How to use this calculator
Enter the value x at which you want to evaluate the distribution (it must be greater than 0), then enter mu and sigma. A key point that trips up beginners: mu and sigma here are the mean and standard deviation of ln(X), not of X itself. The calculator returns three numbers: the probability density \(f(x)\), the lower cumulative probability \(P(x) = P(X \le x)\), and the upper cumulative probability \(Q(x) = P(X > x) = 1 - P(x)\).
The formula explained
Define the standardized score \(z = (\ln x - \mu) / \sigma\). The density is $$f(x) = \frac{1}{x\cdot\sigma\cdot\sqrt{2\pi}}\cdot\exp\!\left(-\frac{z^2}{2}\right)$$ The lower cumulative probability is \(P(x) = \Phi(z)\), where \(\Phi\) is the standard normal cumulative distribution function, $$\Phi(z) = 0.5\cdot\left(1 + \operatorname{erf}\!\left(\frac{z}{\sqrt{2}}\right)\right)$$ Since erf is not built into standard math libraries, this tool uses the Abramowitz & Stegun 7.1.26 polynomial approximation, which is accurate to about \(1.5 \times 10^{-7}\).
Worked example
Take \(x = 2\), \(\mu = 0\), \(\sigma = 1\). Then \(\ln(2) = 0.693147\) and \(z = 0.693147\). The density is $$f(2) = \frac{0.786429}{5.013256} \approx 0.156874$$ The lower cumulative probability is \(\Phi(0.693147) \approx 0.755891\), so the upper cumulative probability is $$Q(2) = 1 - 0.755891 \approx 0.244109$$
FAQ
Why must x be positive? The log-normal distribution is defined only for \(x > 0\) because \(\ln(x)\) is undefined otherwise. For \(x \le 0\) the density is 0, \(P(x) = 0\) and \(Q(x) = 1\).

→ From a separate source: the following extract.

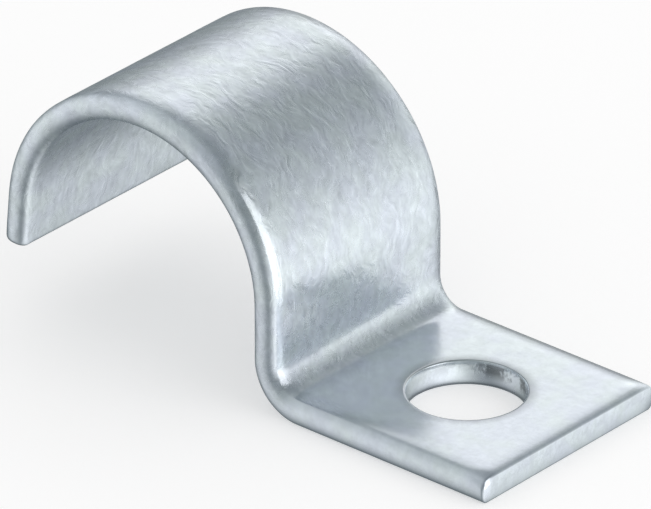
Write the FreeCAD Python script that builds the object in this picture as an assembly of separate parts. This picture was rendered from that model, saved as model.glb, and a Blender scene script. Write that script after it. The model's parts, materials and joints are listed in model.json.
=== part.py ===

How do I get the mean of X itself? The mean of X equals \(\exp(\mu + \sigma^2/2)\), the median equals \(\exp(\mu)\), and the mode equals \(\exp(\mu - \sigma^2)\). Note these differ from mu and sigma, which describe ln(X).
What if sigma is 0? A zero standard deviation gives a degenerate point mass and divides by zero, so it is rejected; use a small positive sigma instead.